** START DATA ROWS **
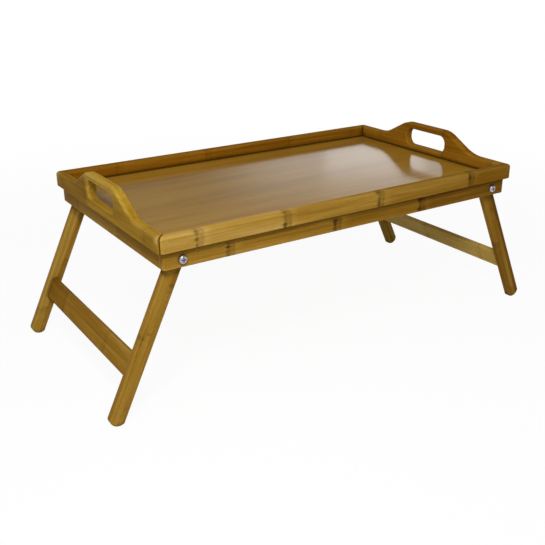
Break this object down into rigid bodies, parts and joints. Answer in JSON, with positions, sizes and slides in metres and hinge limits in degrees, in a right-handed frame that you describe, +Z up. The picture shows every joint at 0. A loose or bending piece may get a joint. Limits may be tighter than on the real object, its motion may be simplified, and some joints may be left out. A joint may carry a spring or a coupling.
{
  "type": "bed tray table",
  "caption": "Low bamboo bed tray with a shallow rim, a raised handle with a hand slot on each short end, and splayed leg frames that fold flat under the tray.",
  "frame": {"origin": "on the floor, under the middle of the tray, with the legs open", "axes": "+X along the tray's length, +Y from the front rail to the rear rail, +Z up"},
  "size_m": [0.6198, 0.3, 0.2275],
  "materials": {
    "rim_bamboo": "carbonised bamboo, satin lacquer",
    "apron_bamboo": "carbonised bamboo, satin lacquer",
    "leg_bamboo": "carbonised bamboo, satin lacquer",
    "panel_bamboo": "carbonised bamboo, gloss lacquer",
    "hidden_wood": "bare wood",
    "steel": "zinc plated"
  },
  "bodies": {
    "tray": {"front_rail": "rim_bamboo", "rear_rail": "rim_bamboo", "left_end_board": "rim_bamboo", "right_end_board": "rim_bamboo", "corner_tongues": "hidden_wood", "tray_panel": "panel_bamboo", "front_apron": "apron_bamboo", "rear_apron": "apron_bamboo", "left_apron": "apron_bamboo", "right_apron": "apron_bamboo", "apron_screws": "steel", "pivot_bolts": "steel", "spacer_washers": "steel", "nut_washers": "steel", "pivot_nuts": "steel"},
    "left_leg_frame": {"front_left_leg": "leg_bamboo", "rear_left_leg": "leg_bamboo", "left_stretcher": "leg_bamboo", "left_stretcher_dowels": "hidden_wood"},
    "right_leg_frame": {"front_right_leg": "leg_bamboo", "rear_right_leg": "leg_bamboo", "right_stretcher": "leg_bamboo", "right_stretcher_dowels": "hidden_wood"}
  },
  "joints": [
    {"name": "left_leg_fold", "type": "hinge", "parent": "tray", "child": "left_leg_frame", "pos_m": [-0.22224, 0, 0.17454], "axis": [0, -1, 0], "range_deg": [0, 115.3]},
    {"name": "right_leg_fold", "type": "hinge", "parent": "tray", "child": "right_leg_frame", "pos_m": [0.22224, 0, 0.17454], "axis": [0, 1, 0], "range_deg": [0, 115.3]}
  ]
}
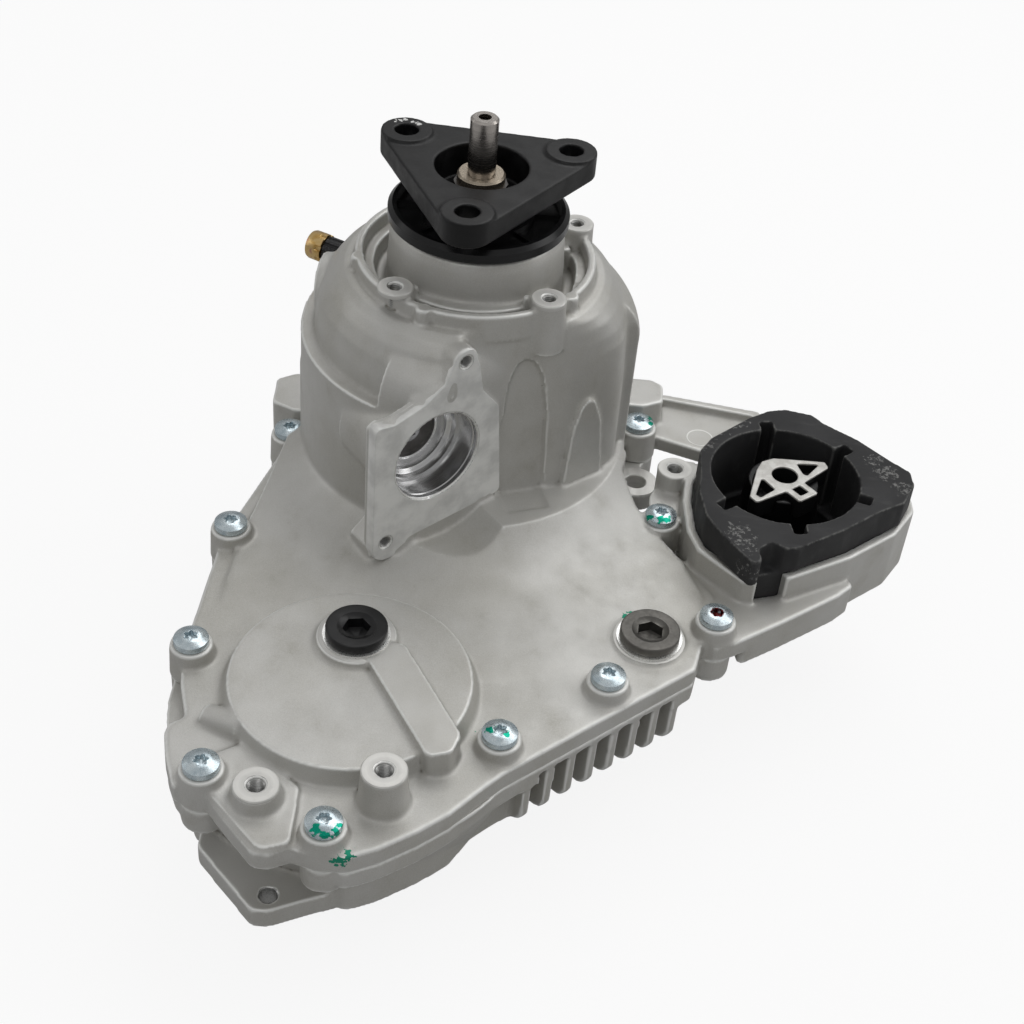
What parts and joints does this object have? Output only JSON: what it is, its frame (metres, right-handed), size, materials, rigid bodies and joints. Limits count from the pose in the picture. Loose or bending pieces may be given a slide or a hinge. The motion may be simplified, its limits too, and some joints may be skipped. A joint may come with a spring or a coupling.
{
  "type": "transfer case",
  "caption": "Single-speed transfer case with a chain drive, a clutch worked by a worm, a three-arm rear flange, a front output and a rubber mount bracket.",
  "frame": {"origin": "where the main shaft's axis meets the gearbox mating face", "axes": "+Z along the main shaft towards the rear output, +X towards the rubber mount"},
  "size_m": [0.3726, 0.3966, 0.2954],
  "materials": {
    "cast_aluminium": "sand-blasted die casting",
    "machined_aluminium": "turned or milled",
    "zinc_steel": "bright zinc plate",
    "steel": "ground steel",
    "dark_steel": "black oxide",
    "bearing_steel": "polished",
    "black_paint": "satin black paint",
    "black_plastic": "moulded",
    "rubber": "moulded rubber",
    "seal_rubber": "moulded rubber",
    "yellow_metal": "yellow passivated",
    "bronze": "sintered bronze",
    "friction_paper": "friction lining"
  },
  "bodies": {
    "housing": {"rear_housing": "cast_aluminium", "front_housing": "cast_aluminium", "perimeter_bolts": "zinc_steel", "dowel_sleeves": "steel", "fill_plug": "dark_steel", "fill_plug_seal": "machined_aluminium", "drain_plug": "dark_steel", "drain_plug_seal": "machined_aluminium", "breather_body": "black_plastic", "breather_cap": "yellow_metal", "mount_rubber": "rubber", "mount_core": "machined_aluminium", "rear_shaft_seal": "seal_rubber", "input_seal": "seal_rubber", "front_output_seal": "seal_rubber", "rear_bearing_outer_ring": "bearing_steel", "front_bearing_outer_ring": "bearing_steel", "lower_bearing_outer_ring": "bearing_steel", "upper_bearing_outer_ring": "bearing_steel", "support_ring": "steel", "worm_bushes": "bronze", "chain": "steel"},
    "main_shaft": {"main_shaft": "steel", "rear_output_flange": "black_paint", "flange_nut": "dark_steel", "shaft_collar": "bronze", "centring_pin": "steel", "dust_shield": "black_plastic", "clutch_hub": "steel", "friction_plates": "friction_paper", "rear_bearing_inner_ring": "bearing_steel", "front_bearing_inner_ring": "bearing_steel", "return_spring": "steel"},
    "rear_balls": {"rear_bearing_balls": "bearing_steel"},
    "front_balls": {"front_bearing_balls": "bearing_steel"},
    "drum": {"clutch_drum": "steel", "steel_plates": "steel", "upper_sprocket": "steel", "needle_cage": "bearing_steel"},
    "front_output": {"front_output_shaft": "steel", "lower_sprocket": "steel", "front_output_flange": "dark_steel", "front_dust_ring": "black_paint", "front_nut": "dark_steel", "lower_bearing_inner_ring": "bearing_steel", "upper_bearing_inner_ring": "bearing_steel"},
    "lower_balls": {"lower_bearing_balls": "bearing_steel"},
    "pressure_plate": {"pressure_plate": "steel"},
    "ramp_ring": {"ramp_ring": "steel", "thrust_bearing": "bearing_steel"},
    "ramp_balls": {"ramp_balls": "bearing_steel"},
    "control_ring": {"control_ring": "steel", "support_bearing": "bearing_steel"},
    "worm": {"worm_shaft": "steel"}
  },
  "joints": [
    {"name": "main_shaft_spin", "type": "hinge", "parent": "housing", "child": "main_shaft", "pos_m": [0, 0, 0.2], "axis": [0, 0, 1], "continuous": true},
    {"name": "rear_balls_spin", "type": "hinge", "parent": "housing", "child": "rear_balls", "pos_m": [0, 0, 0.2], "axis": [0, 0, 1], "continuous": true},
    {"name": "front_balls_spin", "type": "hinge", "parent": "housing", "child": "front_balls", "pos_m": [0, 0, 0.02], "axis": [0, 0, 1], "continuous": true},
    {"name": "drum_spin", "type": "hinge", "parent": "housing", "child": "drum", "pos_m": [0, 0, 0.09], "axis": [0, 0, 1], "continuous": true},
    {"name": "front_output_spin", "type": "hinge", "parent": "housing", "child": "front_output", "pos_m": [-0.03749, -0.18677, 0.05], "axis": [0, 0, 1], "continuous": true},
    {"name": "lower_balls_spin", "type": "hinge", "parent": "housing", "child": "lower_balls", "pos_m": [-0.03749, -0.18677, 0.05], "axis": [0, 0, 1], "continuous": true},
    {"name": "control_ring_turn", "type": "hinge", "parent": "housing", "child": "control_ring", "pos_m": [0, 0, 0.14], "axis": [0, 0, 1], "range_deg": [0, 48]},
    {"name": "worm_turn", "type": "hinge", "parent": "housing", "child": "worm", "pos_m": [-0.04641, -0.04035, 0.153], "axis": [0.6561, -0.7547, 0], "range_deg": [-2880, 0]},
    {"name": "ramp_balls_turn", "type": "hinge", "parent": "housing", "child": "ramp_balls", "pos_m": [0, 0, 0.118], "axis": [0, 0, 1], "range_deg": [0, 24]},
    {"name": "ramp_ring_slide", "type": "slide", "parent": "housing", "child": "ramp_ring", "axis": [0, 0, -1], "range_m": [0, 0.0005]},
    {"name": "pressure_plate_slide", "type": "slide", "parent": "drum", "child": "pressure_plate", "axis": [0, 0, -1], "range_m": [0, 0.0005], "deforming": ["return_spring"]}
  ],
  "couplings": [
    {"joint": "rear_balls_spin", "follows": "main_shaft_spin", "ratio": 0.4065},
    {"joint": "front_balls_spin", "follows": "main_shaft_spin", "ratio": 0.43},
    {"joint": "front_output_spin", "follows": "drum_spin", "ratio": 1},
    {"joint": "lower_balls_spin", "follows": "drum_spin", "ratio": 0.408},
    {"joint": "worm_turn", "follows": "control_ring_turn", "ratio": -60},
    {"joint": "ramp_balls_turn", "follows": "control_ring_turn", "ratio": 0.5},
    {"joint": "ramp_ring_slide", "follows": "control_ring_turn", "m_per_rad": 0.0005968},
    {"joint": "pressure_plate_slide", "follows": "control_ring_turn", "m_per_rad": 0.0005968}
  ]
}
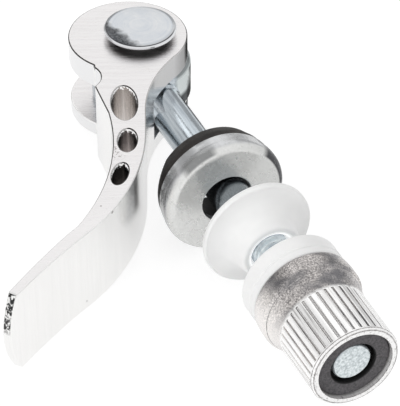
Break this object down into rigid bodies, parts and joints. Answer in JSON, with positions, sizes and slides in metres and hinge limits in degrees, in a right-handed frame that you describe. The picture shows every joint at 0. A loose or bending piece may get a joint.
** END DATA ROWS **
- WRITTEN INSTRUCTION:
Take every line above carrying "into" and return it.

- TASK OUTPUT:
Break this object down into rigid bodies, parts and joints. Answer in JSON, with positions, sizes and slides in metres and hinge limits in degrees, in a right-handed frame that you describe, +Z up. The picture shows every joint at 0. A loose or bending piece may get a joint. Limits may be tighter than on the real object, its motion may be simplified, and some joints may be left out. A joint may carry a spring or a coupling.
Break this object down into rigid bodies, parts and joints. Answer in JSON, with positions, sizes and slides in metres and hinge limits in degrees, in a right-handed frame that you describe. The picture shows every joint at 0. A loose or bending piece may get a joint.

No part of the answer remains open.